Progression is achieved mainly through territory-taking missions, which is unfortunately the weakest, most protracted part of the game. It's a small carousel of objectives that vary between seeking out consoles (so many consoles), standoffs against mindless waves of enemies while someone 'hacks a terminal', 'overloads a core' or other cyber-clichés, and having to search large sections of base for barely discernible structures like generators and fuse boxes, which open up drab underground bunkers.

The idea was presumably to give these missions more of a 'Special Operations' feel than the simple destructathon of before, but they mess up the pacing, especially as Just Cause 4's mechanics are unwieldy for smaller spaces and fiddly activities. It creates too many tedious comedowns from the bursts of action that the game thrives in. The story missions are more carefully constructed, with some excellent set pieces where you're chasing tornadoes, or dashing through deserts in the midst of a sandstorm.

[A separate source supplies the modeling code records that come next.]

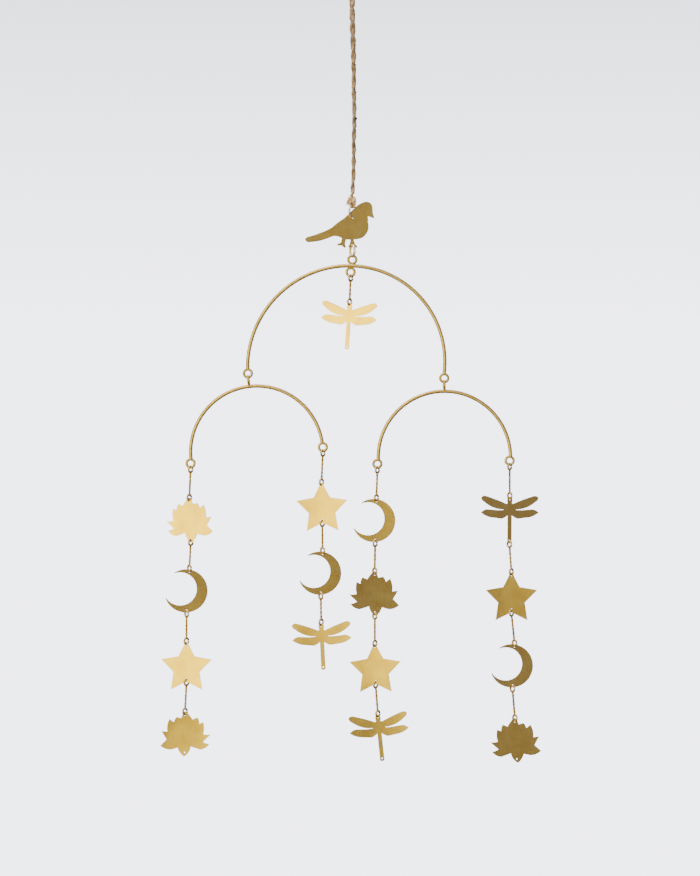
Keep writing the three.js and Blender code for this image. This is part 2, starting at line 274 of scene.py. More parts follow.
def newMaterial(name):
    # A material with only its shader and output, and its node tree and shader to work on.
    material = bpy.data.materials.new(name)
    material.use_nodes = True
    tree = material.node_tree
    tree.nodes.clear()
    shader = addNode(tree, "ShaderNodeBsdfPrincipled")
    addNode(tree, "ShaderNodeOutputMaterial", links={"Surface": shader.outputs["BSDF"]})
    return material, tree, shader


# Brass sheet, rolled, cut and brushed by hand: a soft gold glow with fine upright lines, and slow
# changes of brightness where the sheet isn't quite flat.
sheetValues = {
    "light": "#ffd066",
    "deep": "#e9b552",
    "tones": (0.45, 0.9),  # where the mix of lines and patches is deep, and where it is light
    "lineShare": 0.35,
    "patchSize": 11,
    "lineWidth": 0.35,  # real brush lines are about 0.05 mm: drawn wider, so that they show
    "lineLength": 14,
    "roughness": (0.26, 0.31),
    "lineHeight": 0.004,
    "waveSize": 23,
    "waveHeight": 0.34,
}


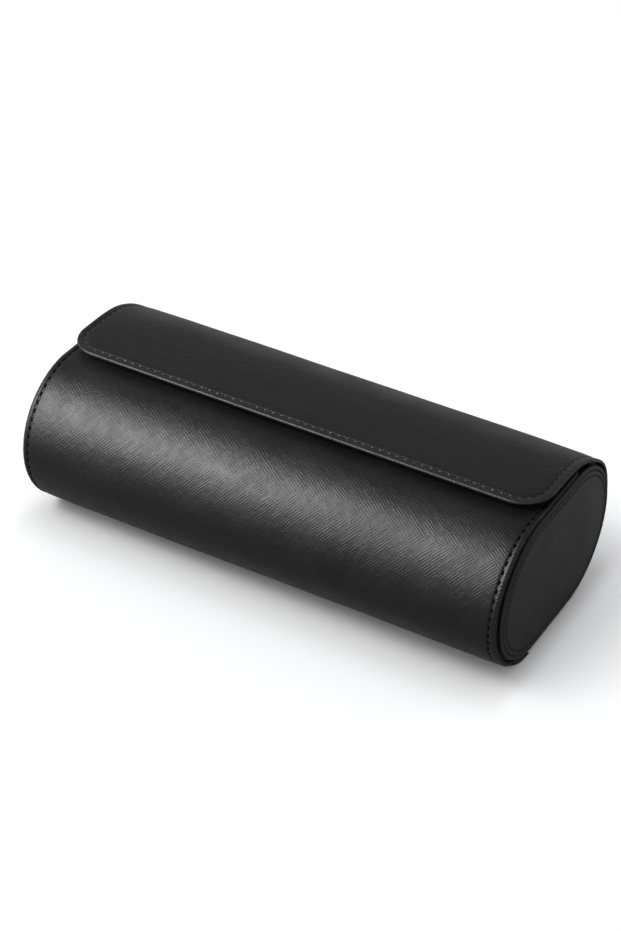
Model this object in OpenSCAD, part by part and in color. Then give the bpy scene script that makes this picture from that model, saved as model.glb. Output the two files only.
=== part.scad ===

But even then things can get the wrong kind of chaotic, such as during one chase sequence where enemy cars and choppers were spawning and literally piling over each other to get to me so quickly that it took me about five minutes to find an opening to get into a vehicle. It's as if Avalanche sometimes just cranks up the chaos slider (which I totally envision as one of the studio's design tools) without much design or thought behind it.